NIST and other government institutes are not known for open source work mainly because most of their work is a combination of science and technology communication. They deal in publications, conferences, and reference datasets. In my industry, NIST and the NIH produce the most important R&D reference datasets in the world, and everyone else looks to them for guidance. With that said, the NIH also occasionally produces world class software too (NCBI BLAST, etc.) although they do have some issues with parts of their software engineering culture being a bit out of date.


That question is pretty meaningless unless you can somehow measure the quality of an engineer. Is it the engineer who can build systems nobody else can, the one who can build the cheapest system that performs to spec, the one that can work well in a team, the one that is always available, the one that can teach others, etc etc etc etc. I'm sure anyone can think of many more aspects to being a good engineer.

I bet NASA and NIST have a great bunch of quality all-round engineers, but I'd be surprised if they were better at leetcode than the average FAANG dev. After all, FAANG devs have literally been filtered through an "are they good at leetcode" process. FAANG may be full of money chasers, but if the way to get more money there is by "being a good engineer" that does not mean much.


Government work sometimes has the most stringent standards


Indeed, but "works to the highest (quality) standards" is only one of the many aspects of being a good engineer. For example: government engineers are often not as good at completing projects within budget.


As someone who was a government worker, a lot of the issues why projects go over budget is because management believes that a single developer can do the workload of 4. So the product never gets delivered and that developer leaves to work somewhere else.


I think that dilutes the meaning of "quality" to nothing. Like if someone says "that's quality work" or a "quality engineer" I think of something specific.

For example I'd call a BMW a quality car. I wouldn't call a Lada a quality car, though it's much cheaper and has a much higher bang-to-buck ratio than a BMW.
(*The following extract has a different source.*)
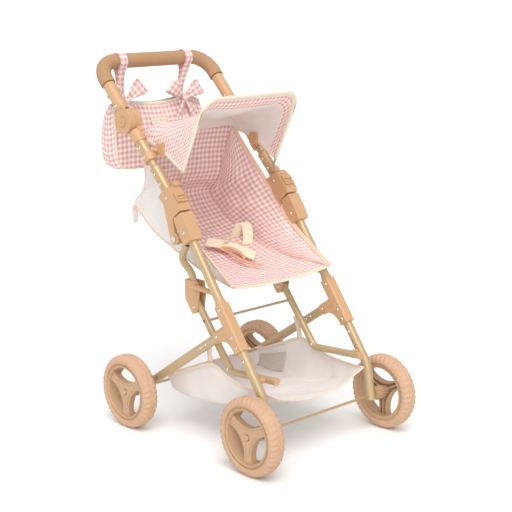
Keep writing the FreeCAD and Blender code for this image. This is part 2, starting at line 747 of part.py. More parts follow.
def harness():
    """Two lap straps with their buckle, lying on the pan."""
    strap = prism([(2, 252.6), (60, 256.4), (60, 258.4), (2, 254.6)], -9, 9)
    belt = prism([(40, 255.4), (56, 256.4), (56, 258.4), (40, 257.4)], -60, 60)
    return strap.fuse(belt).removeSplitter()


BASKET_FLOOR = 56.0
BASKET_RIM = [(-127.0, 60.0), (-129.0, 98.0), (-60.0, 101.0), (-8.0, 124.0), (40.0, 104.0),
              (96.0, 78.0), (96.0, 60.0)]
BASKET_X = 97.0


def basket():
    """Mesh tray with a flat floor, hung between front legs and rear rod."""
    outline = [(-118.0, BASKET_FLOOR), BASKET_RIM[0]] + BASKET_RIM[1:] + [(88.0, BASKET_FLOOR)]
    outer = prism(outline, -BASKET_X, BASKET_X)
    room = [(-116.5, BASKET_FLOOR + 2), (-125, 61), (-127, 140), (94, 140), (94, 61),
            (86.5, BASKET_FLOOR + 2)]
    return outer.cut(prism(room, -BASKET_X + 2, BASKET_X - 2))


BAG_Z = (388.0, 496.0)
BAG_X = 92.0
BAG_FRONT = HANDLE_BAR[0] - BAG_DEPTH / 2
STRAP_X = 66.0
STRAP_W = 18.0
STRAP_LOOP_D = GRIP_D + 3.6


def bag():
    """Open-topped box bag with rounded lower corners."""
    def block(inset, top):
        solid = Part.makeBox(2 * (BAG_X - inset), BAG_DEPTH - 2 * inset, top - BAG_Z[0] - inset,
                             Vector(-BAG_X + inset, BAG_FRONT + inset, BAG_Z[0] + inset))
        low = BAG_Z[0] + inset
        edges = [e for e in solid.Edges
                 if abs(e.CenterOfMass.z - low) < 0.1 and abs(abs(e.CenterOfMass.x) - BAG_X) < 4]
        return solid.makeFillet(24.0, edges)
    return block(0, BAG_Z[1]).cut(block(2, BAG_Z[1] + 10))


def bag_strap():
    """Fabric strap looped round the grip, with both ends sewn to the bag's rim."""
    x0 = STRAP_X - STRAP_W / 2
    x1 = x0 + STRAP_W
    inside = across(x0, x1, HANDLE_BAR, GRIP_D + 0.8)
    strap = across(x0, x1, HANDLE_BAR, STRAP_LOOP_D)
    for way in (-1, 1):
        rim_y = HANDLE_BAR[0] + way * BAG_DEPTH / 2
        edge_y = HANDLE_BAR[0] + way * STRAP_LOOP_D / 2
        drop = prism([(rim_y, BAG_Z[1]), (rim_y - way * 2, BAG_Z[1]),
                      (edge_y - way * 1.4, HANDLE_BAR[1] - 2), (edge_y, HANDLE_BAR[1])], x0, x1)
        strap = strap.fuse(drop)
    return strap.cut(inside).removeSplitter()


# ---- assembly ------------------------------------------------------------------------------

def build():
    wheels_and_axles()
    add_pair("front_leg_upper", front_leg_upper())
    add_pair("front_leg_lower", front_leg_lower())
    add_pair("t_connector", t_connector())
    add_pair("rear_leg", rear_leg())
    add_group("brace_tubes", [brace_tube()])
    add_group("brace_brackets", [brace_bracket()])
    add_group("link_tubes", [link_tube()])
    add_group("link_spacers", link_spacers())
    add_group("link_caps", [link_cap()])
    parts["cross_rods"] = cross_rods()
    add_pair("lower_hinge", lower_hinge())
    add_pair("upper_hinge", upper_hinge())
    add_group("hinge_pins", [hinge_pin()])
    add_pair("fold_latch", fold_latch())
    add_group("latch_springs", [latch_spring()])
    add_pair("side_tube", side_tube())
    add_group("lock_collars", [lock_collar()])
    add_pair("upper_side_tube", upper_side_tube())
    add_group("canopy_clips", [canopy_clip()])
    add_pair("hub_lower", hub_lower())
    add_pair("hub_upper", hub_upper())
    add_pair("hub_button", hub_button())
    add_group("button_springs", [button_spring()])
    parts["handle_tube"] = handle_tube()
    parts["foam_grip"] = foam_grip()
    parts["canopy_bow"] = canopy_bow()
    add_group("bow_bosses", [bow_boss()])
    parts["canopy_front"] = hood(139.0, 93.5, 86.0, BOW_ANGLE - 2)
    parts["canopy_rear"] = hood(128.0, 86.0, 42.0, 84.0)
    parts["seat_sling"] = seat_sling()
    parts["seat_front"] = seat_front()
    parts["harness"] = harness()
    parts["basket"] = basket()
    parts["bag"] = bag()
    add_group("bag_straps", [bag_strap()])
    add_group("base_rivets", base_rivets())
    add_group("upper_rivets", upper_rivets())
    add_group("handle_rivets", handle_rivets())


def export():
    os.makedirs("parts", exist_ok=True)
    box = FreeCAD.BoundBox()
    for node, shape in parts.items():
        shape.translate(Vector(0, -MIDDLE_Y, 0))
        shape.exportStep(f"parts/{node}.step")
        box.add(shape.optimalBoundingBox())
        if not shape.isValid() or shape.Volume <= 0:
            print("invalid:", node)
    print(len(parts), "nodes, box", [round(v, 2) for v in
          (box.XMin, box.YMin, box.ZMin, box.XMax, box.YMax, box.ZMax)])


build()
export()
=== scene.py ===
"""Doll stroller: materials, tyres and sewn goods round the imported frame.

Metres, front to -Y, up +Z. Side-view places are (y, z) pairs in millimetres from the middle of
the wheelbase, as a maker would draw them, and at() turns them into the frame's own metres.
"""

import json
import math

import bmesh
import bpy
import numpy as np
from mathutils import Matrix, Vector, noise


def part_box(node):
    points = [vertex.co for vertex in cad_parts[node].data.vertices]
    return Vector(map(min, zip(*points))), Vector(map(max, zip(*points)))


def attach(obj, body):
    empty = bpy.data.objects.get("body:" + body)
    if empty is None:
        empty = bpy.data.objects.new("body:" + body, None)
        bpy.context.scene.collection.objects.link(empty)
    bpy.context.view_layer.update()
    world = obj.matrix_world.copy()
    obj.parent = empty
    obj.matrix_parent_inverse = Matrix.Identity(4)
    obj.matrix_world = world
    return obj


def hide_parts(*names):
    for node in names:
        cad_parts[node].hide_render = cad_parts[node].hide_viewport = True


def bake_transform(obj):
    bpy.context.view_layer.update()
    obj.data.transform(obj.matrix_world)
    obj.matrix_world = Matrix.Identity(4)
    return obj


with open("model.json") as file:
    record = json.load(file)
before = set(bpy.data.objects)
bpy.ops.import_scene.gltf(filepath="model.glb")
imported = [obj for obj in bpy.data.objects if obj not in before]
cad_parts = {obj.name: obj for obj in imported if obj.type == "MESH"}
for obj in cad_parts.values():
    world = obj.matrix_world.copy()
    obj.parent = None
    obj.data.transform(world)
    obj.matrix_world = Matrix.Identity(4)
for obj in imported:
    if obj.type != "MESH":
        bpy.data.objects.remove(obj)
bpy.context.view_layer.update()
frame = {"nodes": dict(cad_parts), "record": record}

bl_info = {
    "name": "Doll stroller",
    "version": (1, 0, 0),
    "blender": (4, 5, 0),
    "location": "View3D > Sidebar > Stroller",
    "description": "Makes the stroller's finishes, tyres, seat, canopy, basket, bag and straps",
    "category": "Object",
}

NODES = frame["nodes"]
MM = 0.001
MIDDLE_Y = 29.2106         # from the middle of the wheelbase to the middle of the frame
SIDES = (("left", 1), ("right", -1))
ENDS = ("front", "rear")
HANDLE_BAR = (234.92, 557.41)
NOISE_RANGE = (0.3, 0.7)   # what a noise factor mostly keeps to
MATERIALS = {}             # finishes by short name
GROUPS = {}                # Geometry Nodes trees by short name


def at(x, y, z):
    """A place in millimetres from the middle of the wheelbase, in the frame's metres."""
    return Vector((x, y - MIDDLE_Y, z)) * MM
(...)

In that sense sometimes government work has to be the highest quality, especially when it concerns security or safety. Sure it could end up being magnitudes more expensive but I'd say that's a question of efficiency not quality


Feds have some of the most useless engineers/bureaucrats in the world. They do have a very, very tiny amount of mission motivated folks who are the best of the best, but that number is a rounding error. Ask anyone who has left.

Not firing folks, low pay, focus on the best work life balance in history, heavy affirmative action, politics, and having to work hard to carry the coasters isn’t an environment that naturally attracts skill and competence. Work 500% harder than the next guy and get the same promotion. No thanks.

The gov and contractors, like it or not, are jobs programs first and foremost. A remarkably effective jobs program if you just measure folks employed and not output.


No, I don't think that's the case. There's enough bureaucracy in those organizations that the best folk get frustrated and move on.


> Well, Google's and Facebooks definition of 'the best' engineers. don't think grinding leetcode for an interview is the best indicator of a good engineer

Their employees are also the subset of those who can get to a location where they have offices and have the relevant work permits. Those who do not object to and specifically want to work at those companies. Those who find their technical challenges of interest. Those who do not already have a satisfactory job elsewhere and are actually in the market for a job.


Some engineers see themselves as merely tools, so they "sharpen" themselves to be used effectively. Why would MAANAM (FAANG is a bit outdated) want more creative ones? They will get bored and leave.